The video is a bog-standard unencrypted m3u8 playlist. The subtitles are a bit more interesting, with the XML looking something like this:

<?xml version="1.0" encoding="UTF-8"?>
<sub format="1">
   <note height="1080" width="1920" />
         <font name="Arial" size="75" bold="0" italic="0" underline="0" strikeout="0" spacing="1.2" angle="0" />
         <color primary="&amp;H00FFFFFF" secondary="&amp;H00000000" outline="&amp;H97000000" back="&amp;H00F3F3F6" />
         <scale x="100" y="100" />
         <border style="3" outline="2" shadow="0" />
         <position type="1" alignment="2" ml="30" mr="30" mv="150" />

As far as I can tell this is a custom subtitle format. It is seemingly derived from the ASS subtitle format, based on the way color is represented and the three margin directions. Either way con likely stands for content and is an encrypted base64 string. Taking one last look at the JavaScript code we quickly find that key from above gets split into two 16 character long parts. With the first part being the key and the second part being the IV in an AES CBC decryption. Strangely both parts get interpreted as strings and not as hexadecimal digits.

And with that we have successfully reverse engineered their subtitle protection system. The code to download the subtitle files and retrieve the key can be found here. I have also written a quick and dirty converter to decrypt each line and save the subtitle file as either SRT or ASS which can be found here.

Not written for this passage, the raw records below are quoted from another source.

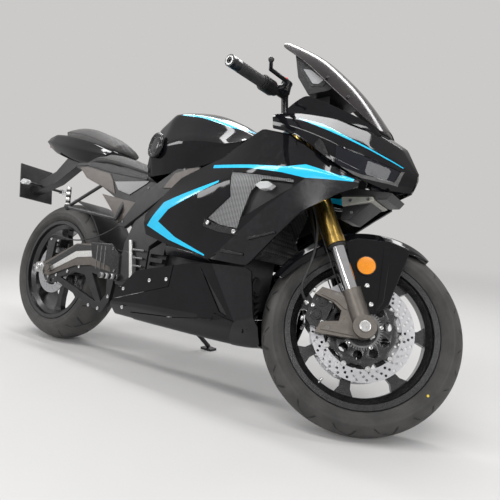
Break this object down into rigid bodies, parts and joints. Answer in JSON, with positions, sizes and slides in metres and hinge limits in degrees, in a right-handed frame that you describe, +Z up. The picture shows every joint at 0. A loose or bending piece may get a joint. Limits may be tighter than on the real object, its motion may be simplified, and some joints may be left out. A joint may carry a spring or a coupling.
{
  "type": "sport motorcycle",
  "caption": "Fully faired sport motorcycle leaning on its side stand, steering turned to the left stop, with spoked wheels, upside-down fork and separate seats.",
  "frame": {"origin": "on the floor under the middle of the motorcycle's bounding box, as it stands on its side stand", "axes": "+X towards the front wheel, +Y to the motorcycle's left, the side it leans to, +Z up from the floor"},
  "size_m": [2.1468, 0.6427, 1.2381],
  "materials": {
    "bare_steel": "brushed",
    "black_cast": "satin black",
    "bright_steel": "polished",
    "clear_lens": "clear",
    "core_grey": "finned",
    "cover_brown": "satin",
    "disc_steel": "drilled rotor",
    "frame_black": "satin",
    "gloss_black": "gloss",
    "gold": "anodised gold",
    "gunmetal": "satin",
    "lamp_lens": "smoked",
    "mesh_grey": "fine mesh",
    "orange_lens": "reflective",
    "red_lens": "red",
    "satin_black": "satin",
    "seat_cover": "matt grained",
    "smoked_screen": "dark tint",
    "soft_rubber": "matt",
    "tyre_rubber": "worn matt"
  },
  "bodies": {
    "chassis": {"side_fairings": "gloss_black", "side_mesh_panels": "mesh_grey", "belly_pan": "gloss_black", "front_cowl": "gloss_black", "headlamps": "lamp_lens", "windscreen": "smoked_screen", "instrument_display": "satin_black", "main_frame": "frame_black", "power_unit": "frame_black", "finned_cover": "frame_black", "radiator": "core_grey", "nose_stay": "frame_black", "nose_bracket": "core_grey", "tank_cover": "gloss_black", "rider_seat": "seat_cover", "pillion_seat": "seat_cover", "tail_cowl": "gloss_black", "seat_frame": "cover_brown", "plate_hanger": "satin_black", "swingarm": "gunmetal", "swingarm_braces": "satin_black", "rear_mudguard": "satin_black", "rear_caliper": "black_cast", "footrests": "gunmetal", "rear_axle_and_pivot_bolt": "bare_steel", "chain_and_front_sprocket": "bare_steel", "indicators": "clear_lens", "tail_lamp": "red_lens", "side_cap": "satin_black"},
    "steering": {"fork_tubes": "gold", "fork_stanchions": "bright_steel", "fork_feet": "gunmetal", "front_calipers": "black_cast", "lower_yoke": "black_cast", "upper_yoke": "black_cast", "handlebars": "black_cast", "grips": "soft_rubber", "switch_housings": "satin_black", "brake_levers": "black_cast", "front_mudguard": "gloss_black", "fork_reflectors": "orange_lens", "front_axle": "bare_steel", "front_brake_hoses": "soft_rubber"},
    "front_wheel": {"front_rim": "black_cast", "front_tyre": "tyre_rubber", "front_discs": "disc_steel"},
    "rear_wheel": {"rear_rim": "black_cast", "rear_tyre": "tyre_rubber", "rear_disc": "disc_steel", "rear_sprocket": "bare_steel"},
    "side_stand": {"side_stand": "frame_black"}
  },
  "joints": [
    {"name": "steering_turn", "type": "hinge", "parent": "chassis", "child": "steering", "pos_m": [0.48451, 0.01731, 0.81178], "axis": [-0.4562, 0.1784, 0.8718], "range_deg": [-56, 0]},
    {"name": "front_wheel_spin", "type": "hinge", "parent": "steering", "child": "front_wheel", "pos_m": [0.79486, -0.07431, 0.28177], "axis": [-0.4189, 0.8213, -0.3873], "continuous": true},
    {"name": "rear_wheel_spin", "type": "hinge", "parent": "chassis", "child": "rear_wheel", "pos_m": [-0.63635, -0.08701, 0.31067], "axis": [-0.0013, 0.9796, -0.2011], "continuous": true},
    {"name": "side_stand_fold", "type": "hinge", "parent": "chassis", "child": "side_stand", "pos_m": [-0.07704, 0.046, 0.19918], "axis": [0.1915, 0.7499, 0.6332], "range_deg": [0, 107]}
  ]
}
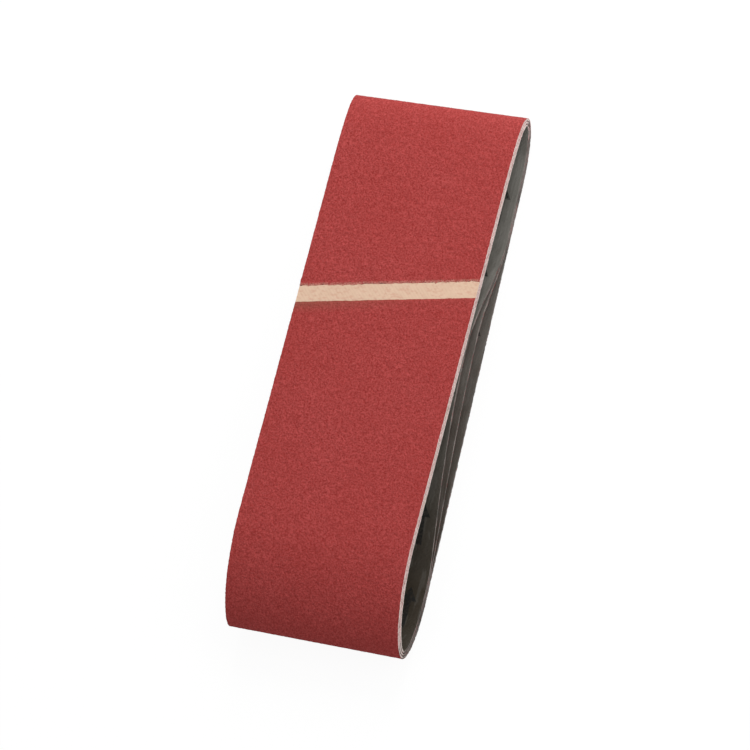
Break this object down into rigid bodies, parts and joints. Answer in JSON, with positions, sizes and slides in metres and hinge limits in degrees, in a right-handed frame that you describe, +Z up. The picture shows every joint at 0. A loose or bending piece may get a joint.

It is interesting to see pirate sites better protect their content than some legal sites. However, being pirate sites they don’t have access to modern DRM solutions like Widevine and PlayReady and thus need to implement their own version of copy protection. Some form of obfuscation other than the typical JavaScript bundling could have made this significantly more annoying.